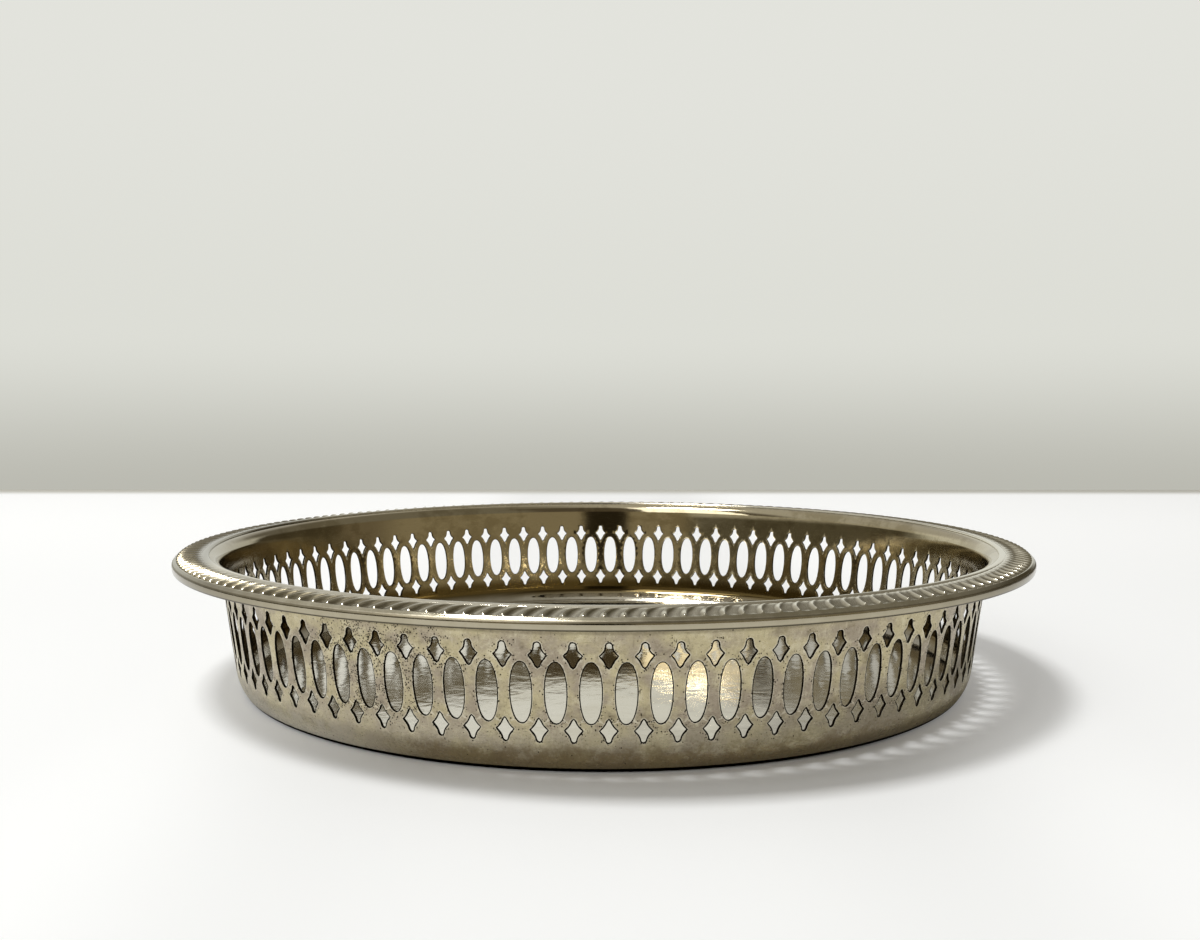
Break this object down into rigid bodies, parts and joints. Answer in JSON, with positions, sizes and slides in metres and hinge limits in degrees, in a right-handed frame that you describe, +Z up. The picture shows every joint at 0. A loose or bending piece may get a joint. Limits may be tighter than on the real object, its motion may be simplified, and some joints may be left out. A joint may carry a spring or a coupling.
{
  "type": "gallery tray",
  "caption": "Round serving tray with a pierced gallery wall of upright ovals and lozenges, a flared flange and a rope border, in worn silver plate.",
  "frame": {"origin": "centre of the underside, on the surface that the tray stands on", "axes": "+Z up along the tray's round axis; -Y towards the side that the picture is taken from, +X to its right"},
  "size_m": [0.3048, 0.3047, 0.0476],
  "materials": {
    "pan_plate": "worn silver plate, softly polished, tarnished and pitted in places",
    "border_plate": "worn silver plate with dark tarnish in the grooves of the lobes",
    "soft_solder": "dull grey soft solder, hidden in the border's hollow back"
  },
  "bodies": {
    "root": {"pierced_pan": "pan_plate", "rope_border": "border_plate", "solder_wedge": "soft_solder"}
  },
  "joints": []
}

**Exercise details**
Using the listing above, reproduce each line without omission.

**Written response**
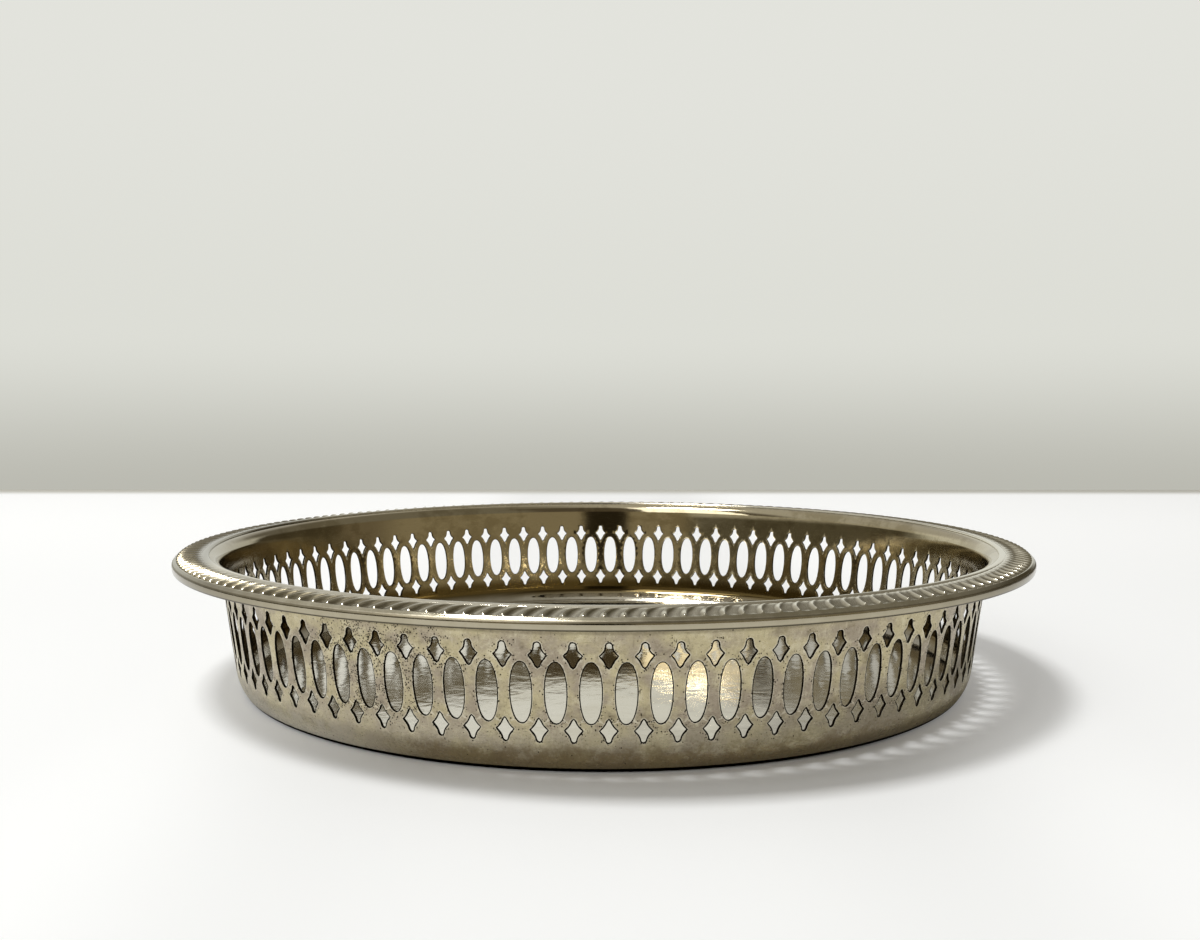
Break this object down into rigid bodies, parts and joints. Answer in JSON, with positions, sizes and slides in metres and hinge limits in degrees, in a right-handed frame that you describe, +Z up. The picture shows every joint at 0. A loose or bending piece may get a joint. Limits may be tighter than on the real object, its motion may be simplified, and some joints may be left out. A joint may carry a spring or a coupling.
{
  "type": "gallery tray",
  "caption": "Round serving tray with a pierced gallery wall of upright ovals and lozenges, a flared flange and a rope border, in worn silver plate.",
  "frame": {"origin": "centre of the underside, on the surface that the tray stands on", "axes": "+Z up along the tray's round axis; -Y towards the side that the picture is taken from, +X to its right"},
  "size_m": [0.3048, 0.3047, 0.0476],
  "materials": {
    "pan_plate": "worn silver plate, softly polished, tarnished and pitted in places",
    "border_plate": "worn silver plate with dark tarnish in the grooves of the lobes",
    "soft_solder": "dull grey soft solder, hidden in the border's hollow back"
  },
  "bodies": {
    "root": {"pierced_pan": "pan_plate", "rope_border": "border_plate", "solder_wedge": "soft_solder"}
  },
  "joints": []
}